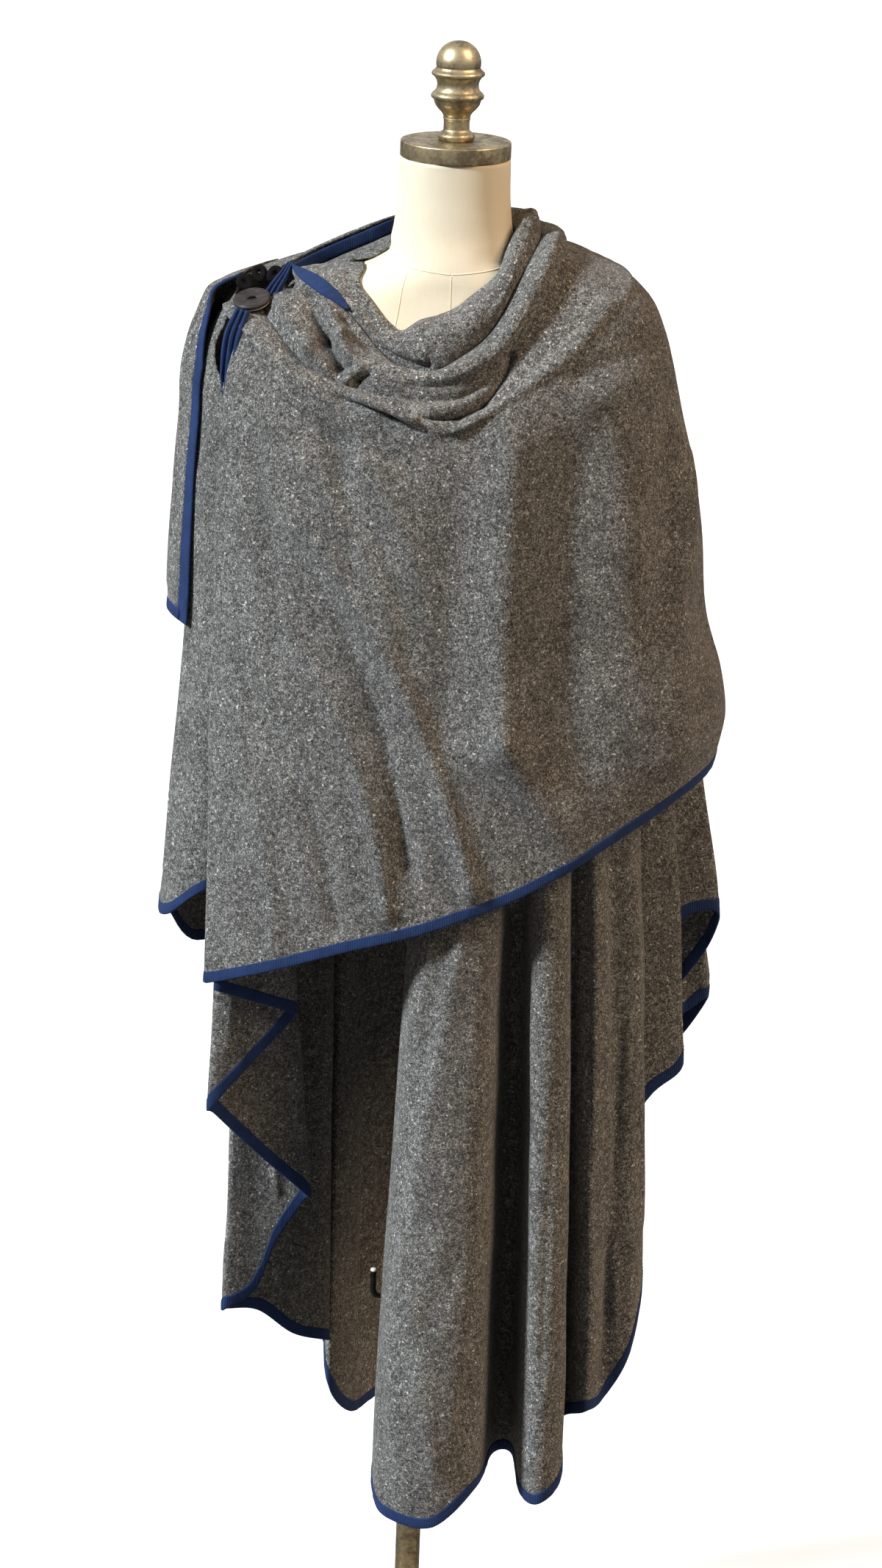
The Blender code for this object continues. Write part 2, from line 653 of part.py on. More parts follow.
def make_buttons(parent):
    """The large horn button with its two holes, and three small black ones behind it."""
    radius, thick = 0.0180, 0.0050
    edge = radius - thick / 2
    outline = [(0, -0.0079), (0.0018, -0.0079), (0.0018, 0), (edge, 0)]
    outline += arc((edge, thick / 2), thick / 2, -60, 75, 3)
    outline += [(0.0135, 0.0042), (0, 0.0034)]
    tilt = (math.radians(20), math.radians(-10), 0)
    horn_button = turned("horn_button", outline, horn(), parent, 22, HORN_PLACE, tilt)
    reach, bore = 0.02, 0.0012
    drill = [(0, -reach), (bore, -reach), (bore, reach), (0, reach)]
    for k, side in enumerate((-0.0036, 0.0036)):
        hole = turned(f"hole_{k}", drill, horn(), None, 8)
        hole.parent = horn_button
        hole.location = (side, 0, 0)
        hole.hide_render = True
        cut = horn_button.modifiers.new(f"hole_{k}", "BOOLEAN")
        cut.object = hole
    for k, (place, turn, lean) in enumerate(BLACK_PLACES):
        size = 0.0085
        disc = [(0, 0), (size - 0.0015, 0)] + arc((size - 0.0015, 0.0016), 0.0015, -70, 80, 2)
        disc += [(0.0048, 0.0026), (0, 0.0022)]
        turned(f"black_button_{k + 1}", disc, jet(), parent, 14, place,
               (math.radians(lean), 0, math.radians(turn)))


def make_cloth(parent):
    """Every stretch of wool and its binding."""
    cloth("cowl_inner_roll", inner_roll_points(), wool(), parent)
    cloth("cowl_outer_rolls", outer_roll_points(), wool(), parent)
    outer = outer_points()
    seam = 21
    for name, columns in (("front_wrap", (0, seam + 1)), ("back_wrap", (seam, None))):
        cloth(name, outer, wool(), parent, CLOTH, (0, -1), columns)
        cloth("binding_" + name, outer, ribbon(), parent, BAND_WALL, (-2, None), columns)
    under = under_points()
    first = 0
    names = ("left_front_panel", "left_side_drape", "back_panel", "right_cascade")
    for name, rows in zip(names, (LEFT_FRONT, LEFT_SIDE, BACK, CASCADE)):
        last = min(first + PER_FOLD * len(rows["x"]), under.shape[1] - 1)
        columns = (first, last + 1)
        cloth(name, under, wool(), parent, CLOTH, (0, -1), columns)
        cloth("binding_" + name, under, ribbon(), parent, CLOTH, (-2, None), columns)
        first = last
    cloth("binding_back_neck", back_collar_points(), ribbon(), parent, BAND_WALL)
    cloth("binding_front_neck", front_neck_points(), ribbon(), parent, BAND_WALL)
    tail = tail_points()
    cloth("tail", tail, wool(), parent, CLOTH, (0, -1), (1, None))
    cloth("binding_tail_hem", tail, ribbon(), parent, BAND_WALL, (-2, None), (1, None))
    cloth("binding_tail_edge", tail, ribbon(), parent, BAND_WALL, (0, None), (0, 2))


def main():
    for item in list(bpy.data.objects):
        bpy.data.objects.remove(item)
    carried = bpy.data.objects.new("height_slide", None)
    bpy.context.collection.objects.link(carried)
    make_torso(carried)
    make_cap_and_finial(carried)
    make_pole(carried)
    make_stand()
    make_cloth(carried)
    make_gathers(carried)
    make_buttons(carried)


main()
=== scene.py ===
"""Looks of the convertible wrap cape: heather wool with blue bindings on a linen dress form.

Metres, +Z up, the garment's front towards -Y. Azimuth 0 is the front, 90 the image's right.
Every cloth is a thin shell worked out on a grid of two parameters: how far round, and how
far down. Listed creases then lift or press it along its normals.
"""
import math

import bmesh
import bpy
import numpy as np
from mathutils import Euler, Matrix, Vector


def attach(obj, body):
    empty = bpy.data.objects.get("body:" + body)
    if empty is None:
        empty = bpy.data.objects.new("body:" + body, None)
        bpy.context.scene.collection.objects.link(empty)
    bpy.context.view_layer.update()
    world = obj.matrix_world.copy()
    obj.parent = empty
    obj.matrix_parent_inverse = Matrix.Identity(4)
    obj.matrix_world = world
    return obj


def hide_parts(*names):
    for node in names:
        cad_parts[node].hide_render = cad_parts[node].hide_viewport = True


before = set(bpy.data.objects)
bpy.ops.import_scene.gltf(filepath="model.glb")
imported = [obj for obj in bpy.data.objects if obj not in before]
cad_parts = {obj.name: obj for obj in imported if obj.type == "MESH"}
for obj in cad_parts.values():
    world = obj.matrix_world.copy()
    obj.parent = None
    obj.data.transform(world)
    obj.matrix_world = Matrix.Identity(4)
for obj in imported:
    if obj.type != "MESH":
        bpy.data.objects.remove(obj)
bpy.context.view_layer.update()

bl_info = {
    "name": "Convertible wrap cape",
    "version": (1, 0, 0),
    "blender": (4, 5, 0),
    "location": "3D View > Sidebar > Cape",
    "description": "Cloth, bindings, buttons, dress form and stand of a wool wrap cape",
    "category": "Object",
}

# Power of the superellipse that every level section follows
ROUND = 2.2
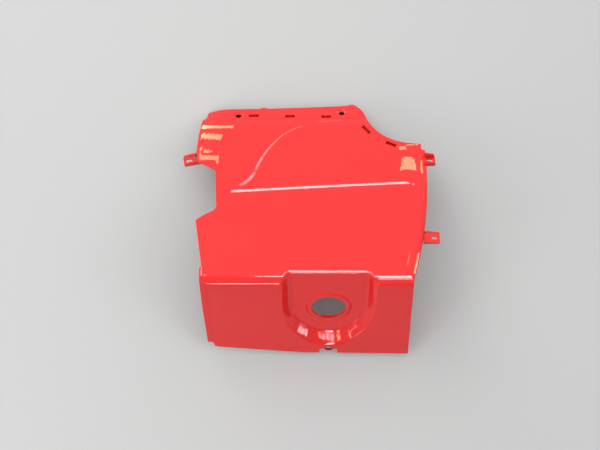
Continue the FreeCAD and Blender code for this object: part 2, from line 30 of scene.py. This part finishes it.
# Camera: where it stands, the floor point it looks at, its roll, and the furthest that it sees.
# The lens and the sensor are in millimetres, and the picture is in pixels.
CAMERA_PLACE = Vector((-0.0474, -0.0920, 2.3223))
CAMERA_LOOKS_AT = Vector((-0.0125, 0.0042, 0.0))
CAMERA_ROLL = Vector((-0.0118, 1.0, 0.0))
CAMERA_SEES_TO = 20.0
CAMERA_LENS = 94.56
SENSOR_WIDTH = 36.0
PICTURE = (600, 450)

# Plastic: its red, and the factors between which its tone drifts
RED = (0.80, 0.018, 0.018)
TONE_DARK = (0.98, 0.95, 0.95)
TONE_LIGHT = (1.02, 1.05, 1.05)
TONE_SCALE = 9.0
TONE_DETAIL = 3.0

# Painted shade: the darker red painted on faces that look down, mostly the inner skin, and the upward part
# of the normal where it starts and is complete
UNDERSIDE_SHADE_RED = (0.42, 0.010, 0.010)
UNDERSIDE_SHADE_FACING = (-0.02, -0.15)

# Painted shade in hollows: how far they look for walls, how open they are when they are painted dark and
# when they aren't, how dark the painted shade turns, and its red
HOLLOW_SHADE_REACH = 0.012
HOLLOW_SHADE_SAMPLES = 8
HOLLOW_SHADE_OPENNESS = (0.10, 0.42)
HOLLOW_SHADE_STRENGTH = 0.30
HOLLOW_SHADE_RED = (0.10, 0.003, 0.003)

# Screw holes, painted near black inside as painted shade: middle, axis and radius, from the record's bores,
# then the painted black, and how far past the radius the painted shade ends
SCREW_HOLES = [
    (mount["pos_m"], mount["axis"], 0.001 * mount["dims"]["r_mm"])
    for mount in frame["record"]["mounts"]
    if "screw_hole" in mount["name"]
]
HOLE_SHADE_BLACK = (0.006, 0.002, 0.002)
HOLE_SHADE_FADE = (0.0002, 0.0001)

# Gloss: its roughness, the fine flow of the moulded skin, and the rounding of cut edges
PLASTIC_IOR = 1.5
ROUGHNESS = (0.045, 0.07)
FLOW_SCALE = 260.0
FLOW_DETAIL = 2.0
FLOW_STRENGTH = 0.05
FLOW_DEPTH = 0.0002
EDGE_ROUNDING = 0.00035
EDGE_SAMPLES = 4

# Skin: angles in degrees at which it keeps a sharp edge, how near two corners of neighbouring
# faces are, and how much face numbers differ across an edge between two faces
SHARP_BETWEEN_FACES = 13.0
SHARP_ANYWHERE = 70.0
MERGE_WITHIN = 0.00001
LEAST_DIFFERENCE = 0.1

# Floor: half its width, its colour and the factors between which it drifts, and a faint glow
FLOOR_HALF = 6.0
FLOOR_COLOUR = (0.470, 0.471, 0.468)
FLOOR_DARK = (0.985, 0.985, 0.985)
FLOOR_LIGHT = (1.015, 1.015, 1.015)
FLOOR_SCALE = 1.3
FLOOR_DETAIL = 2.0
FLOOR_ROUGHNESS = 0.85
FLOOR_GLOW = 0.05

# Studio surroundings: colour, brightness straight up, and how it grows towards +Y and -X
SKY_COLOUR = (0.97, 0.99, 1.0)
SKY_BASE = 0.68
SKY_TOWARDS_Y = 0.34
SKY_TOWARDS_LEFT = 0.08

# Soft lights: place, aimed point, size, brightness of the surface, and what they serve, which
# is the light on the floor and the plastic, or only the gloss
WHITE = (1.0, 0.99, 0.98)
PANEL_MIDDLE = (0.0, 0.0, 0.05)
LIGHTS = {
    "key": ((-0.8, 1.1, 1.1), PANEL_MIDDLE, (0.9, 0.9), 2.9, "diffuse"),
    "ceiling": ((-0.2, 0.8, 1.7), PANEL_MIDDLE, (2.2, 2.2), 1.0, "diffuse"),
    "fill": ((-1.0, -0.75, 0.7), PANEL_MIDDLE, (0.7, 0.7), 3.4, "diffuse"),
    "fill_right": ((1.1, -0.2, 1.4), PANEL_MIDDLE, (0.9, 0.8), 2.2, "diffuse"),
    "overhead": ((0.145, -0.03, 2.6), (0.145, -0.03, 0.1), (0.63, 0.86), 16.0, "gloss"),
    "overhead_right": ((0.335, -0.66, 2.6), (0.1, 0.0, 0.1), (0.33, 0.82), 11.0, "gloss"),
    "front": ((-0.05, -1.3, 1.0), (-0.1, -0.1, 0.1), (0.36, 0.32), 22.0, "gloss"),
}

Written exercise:
In the listing above, find the line containing "make_pole(carried)" and the line containing "ROUND = 2.2", then quote both, plus every line between them, exactly as written.

Output of the task:
    make_pole(carried)
    make_stand()
    make_cloth(carried)
    make_gathers(carried)
    make_buttons(carried)


main()
=== scene.py ===
"""Looks of the convertible wrap cape: heather wool with blue bindings on a linen dress form.

Metres, +Z up, the garment's front towards -Y. Azimuth 0 is the front, 90 the image's right.
Every cloth is a thin shell worked out on a grid of two parameters: how far round, and how
far down. Listed creases then lift or press it along its normals.
"""
import math

import bmesh
import bpy
import numpy as np
from mathutils import Euler, Matrix, Vector


def attach(obj, body):
    empty = bpy.data.objects.get("body:" + body)
    if empty is None:
        empty = bpy.data.objects.new("body:" + body, None)
        bpy.context.scene.collection.objects.link(empty)
    bpy.context.view_layer.update()
    world = obj.matrix_world.copy()
    obj.parent = empty
    obj.matrix_parent_inverse = Matrix.Identity(4)
    obj.matrix_world = world
    return obj


def hide_parts(*names):
    for node in names:
        cad_parts[node].hide_render = cad_parts[node].hide_viewport = True


before = set(bpy.data.objects)
bpy.ops.import_scene.gltf(filepath="model.glb")
imported = [obj for obj in bpy.data.objects if obj not in before]
cad_parts = {obj.name: obj for obj in imported if obj.type == "MESH"}
for obj in cad_parts.values():
    world = obj.matrix_world.copy()
    obj.parent = None
    obj.data.transform(world)
    obj.matrix_world = Matrix.Identity(4)
for obj in imported:
    if obj.type != "MESH":
        bpy.data.objects.remove(obj)
bpy.context.view_layer.update()

bl_info = {
    "name": "Convertible wrap cape",
    "version": (1, 0, 0),
    "blender": (4, 5, 0),
    "location": "3D View > Sidebar > Cape",
    "description": "Cloth, bindings, buttons, dress form and stand of a wool wrap cape",
    "category": "Object",
}

# Power of the superellipse that every level section follows
ROUND = 2.2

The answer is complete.